Minnesota's food poisoning report card: A

This will be cold comfort to anyone hunched over a toilet puking his or her guts out, but Minnesota is one of the top states in the country for responding to outbreaks of food poisoning. The state was one of only seven in the country to earn an A from the Center for Science in the Public Interest for its efforts in reporting and investigating foodborne illnesses.

The report, in fact, singled out Minnesota and Oregon as having two of the best food safety programs in the country. The 10-year study showed that the state reported 462 outbreaks of foodborne illness from 1998 to 2007 and solved 284 of them, or more than 61 percent. The national average for solving food illnesses (meaning that both the food and the bacteria or virus were identified) was under 38 percent. The outbreaks in Minnesota caused nearly 8,000 illnesses, 200 hospitalizations, and three deaths.

Here's what else the study said about Minnesota--and some of the states that flunked.
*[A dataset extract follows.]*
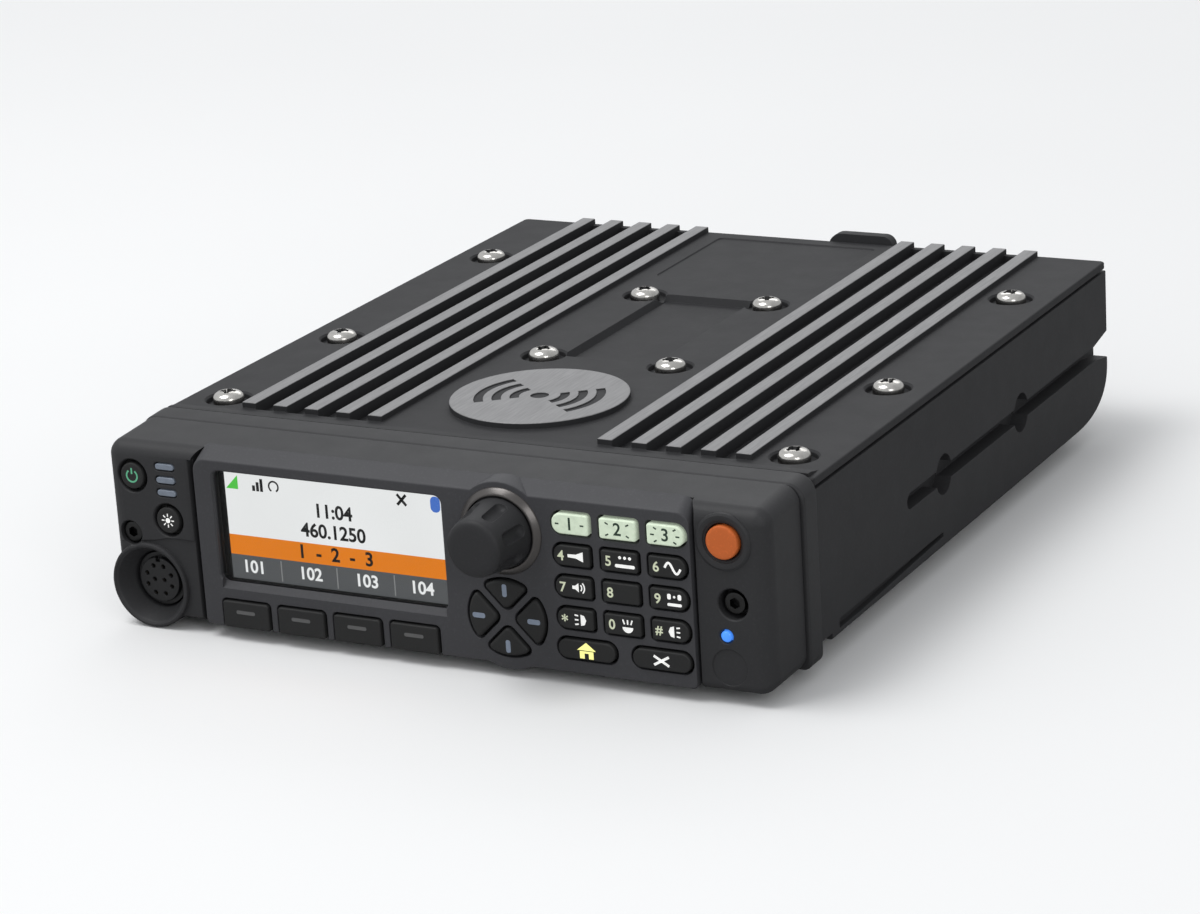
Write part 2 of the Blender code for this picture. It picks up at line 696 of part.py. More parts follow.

Oddly, Minnesota received such a high grade in part because it reported more food poisonings per capita than most states. The reasoning was that the high number of reports showed a more vigorous health monitoring system. By contrast, Wisconsin, which has a similar population, was given a C in the study, reporting a little more than half as many cases as Minnesota--271--and solving 56 percent of them.

The report cited Minnesota and Oregon, in particular, as being "known for having excellent laboratory facilities and strong public health departments that quickly interview individuals who are suspect outbreak cases."

On the other hand, 14 states flunked the study, including Arkansas, Louisiana, Mississippi, Missouri, Nebraska, Nevada, and Texas. Snowbirds beware: Arizona, which also has a similar population to Minnesota, was one of those that earned an F, reporting just 104 outbreaks and solving 40.

Nationwide, the five food categories linked most often to foodborne illnesses, in order, were: seafood, produce, poultry, beef, and pork.

One of the center's recommendations was that consumers should be more aggressive in reporting their suspected foodborne illnesses directly to local and state health departments. If food poisoning has made you sick enough to see a doctor, the study says, you should also ask for lab tests to find out the cause.